A buyer archetype system that replaced a research report as the primary reference tool for a major commercial retailer's product and acquisition strategy.

Buyer archetype visual system showing animal metaphors for consumer segments — research communication project by Daniel Mamut

The Problem

The internet retailer had commissioned UX research on buyer behavior, but the glaring issue was what happened to it once it had left the UX research team. Meaningfully different consumer segments were being described in language that made them feel like variations of the same shopper. The divergences that mattered for product design decisions and acquisition strategy were getting compacted. Strategy teams were making decisions without a clear picture of who their target demographics really were.

My Role

I led the communication design for this project within AnswerLab's research team responsible for the full translation from research findings to stakeholder ready deliverable. That meant making three key architectural decisions: which behavioral variables were worth mapping, what visual language would make those distinctions memorable without flattening them, and how to structure a cross-reference system that let non-researchers use the work independently.

What I Built

Each buyer type became an animal as a communication strategy. Give a behavioral pattern to an anthropomorphic animal and it becomes something a room full of non-researchers can hold onto.

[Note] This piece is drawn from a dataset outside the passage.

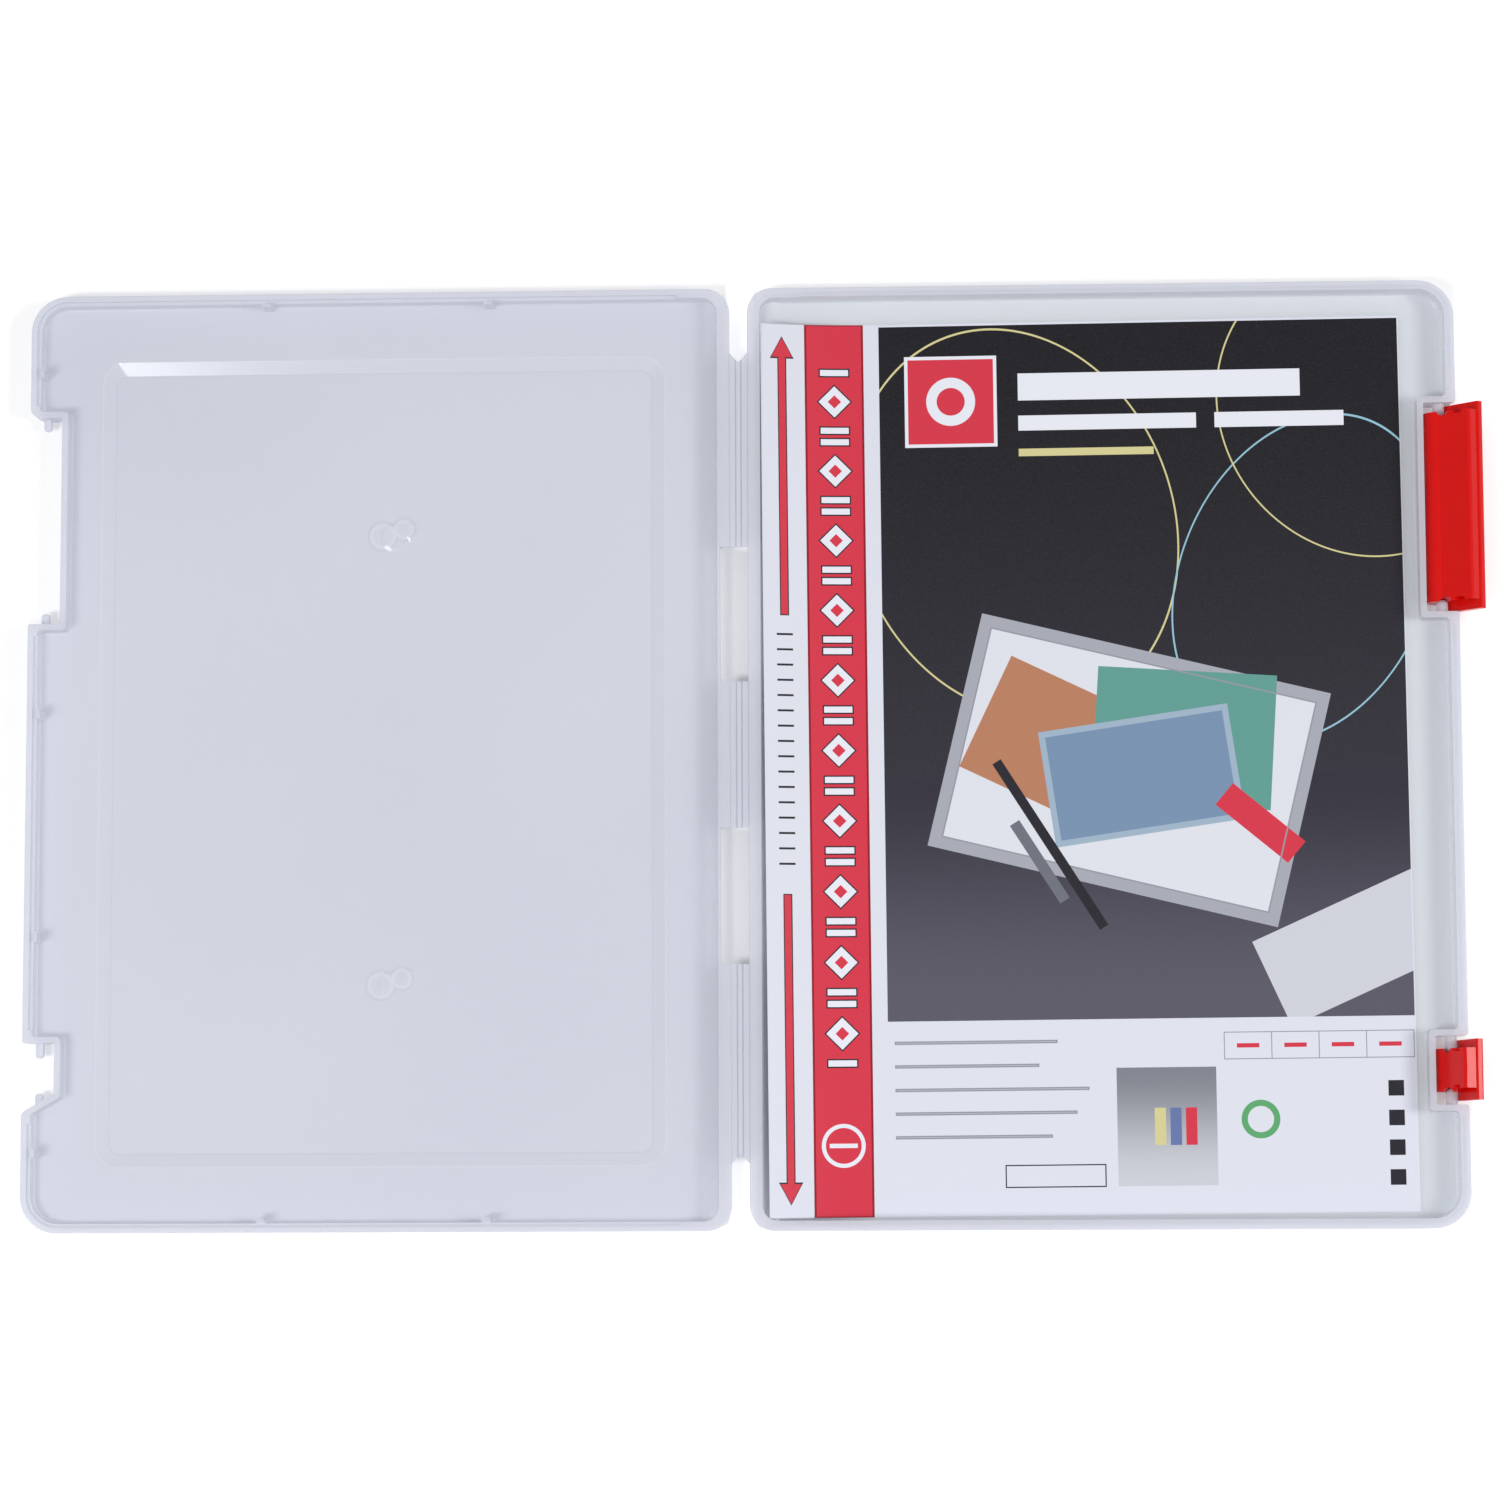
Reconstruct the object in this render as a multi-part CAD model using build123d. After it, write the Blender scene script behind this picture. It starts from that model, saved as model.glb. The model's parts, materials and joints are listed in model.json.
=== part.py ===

One archetype became a mother bird; carefully splitting finances into separate payments and resources across dependents. Another was a crazed hamster on a wheel, relentlessly accumulating rewards points with no clear endpoint. A third was two monkeys, a dual-income household with shared expenses, moving through decisions together. The three archetypes mapped onto a cross-reference chart, letting stakeholders compare segments across household income, credit behavior, and purchase motivation at a glance.

What Changed

The archetype system became the vocabulary for how the client's strategy team talked about its buyer population. Segments that had previously required a researcher in the room to explain were now being referenced directly in product and incentive discussions by people who hadn't been in the original briefing. The chart replaced the report as the primary reference. The archetype vocabulary was still being used in product and incentive discussions months after the initial delivery without the research team present.

What I Learned

The deliverable that works hardest is the one that gets used after you leave the room. Making research legible isn't a design problem, but a communication architecture problem. The animal metaphors weren't the idea. They were the mechanism. The idea was building a cultural reference system  with iconography that non-researchers could hold, reference in meetings, and circulate without a translator in the room. The Saturday morning cartoon register wasn't aesthetic; it was a deliberate choice about retention and shareability.